In the midst of this stress, an executive coach can play a great role in supporting and guiding leaders through their struggles to achieve and succeed, by offering a supportive safe space where they ask difficult questions and challenge assumptions.
There are different approaches to executive coaching, and many tools and interventions are available for the coaches to choose from; in general, the process starts with an assessment to the current state, followed by constructing a clear picture of the desired outcome, and agreeing on a detailed action plan, after that they move towards action, at this stage, the trust bond is formed strongly between the coach and the coachee as they work together to overcome the problems preventing the coachees from fulfilling their set goals.
The end of the coaching process is marked by the coachee reaching the desired state agreed upon in the first stage.
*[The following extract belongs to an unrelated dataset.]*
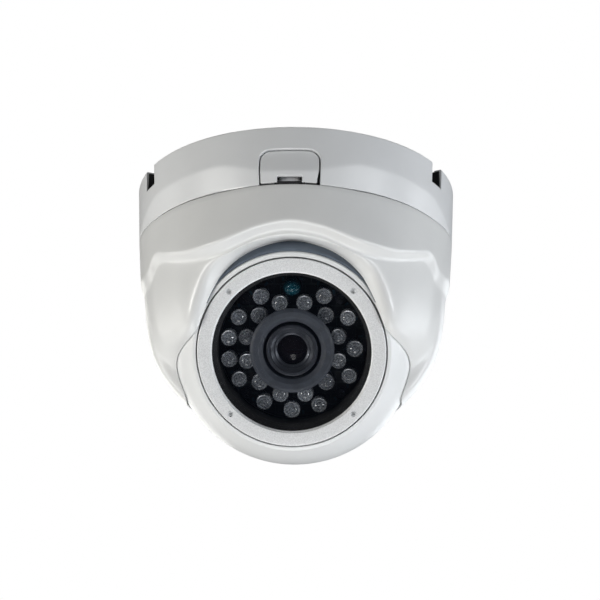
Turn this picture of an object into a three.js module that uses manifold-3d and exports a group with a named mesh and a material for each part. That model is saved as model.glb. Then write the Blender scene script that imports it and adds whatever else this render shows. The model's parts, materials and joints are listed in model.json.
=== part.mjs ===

It is very important to mention that, in order for the coaching process to succeed, the client has to be fully committed, working sincerely on cultivating a growth mindset, and open to feedback.
In a nutshell Executive Coaching will help coachees:
- Learn how to expand their skills and boost their confidence.
- Have the ability to motivate themselves and reinforce their performance.
- Understand how to cultivate a growth mind-set to help them learn from perceived failures.
- Be able to come over challenges by identifying their areas of growth and utilizing their competencies.
- Gain self-awareness and increase self-efficacy.
- Improve their relationships by developing empathy and social literacy.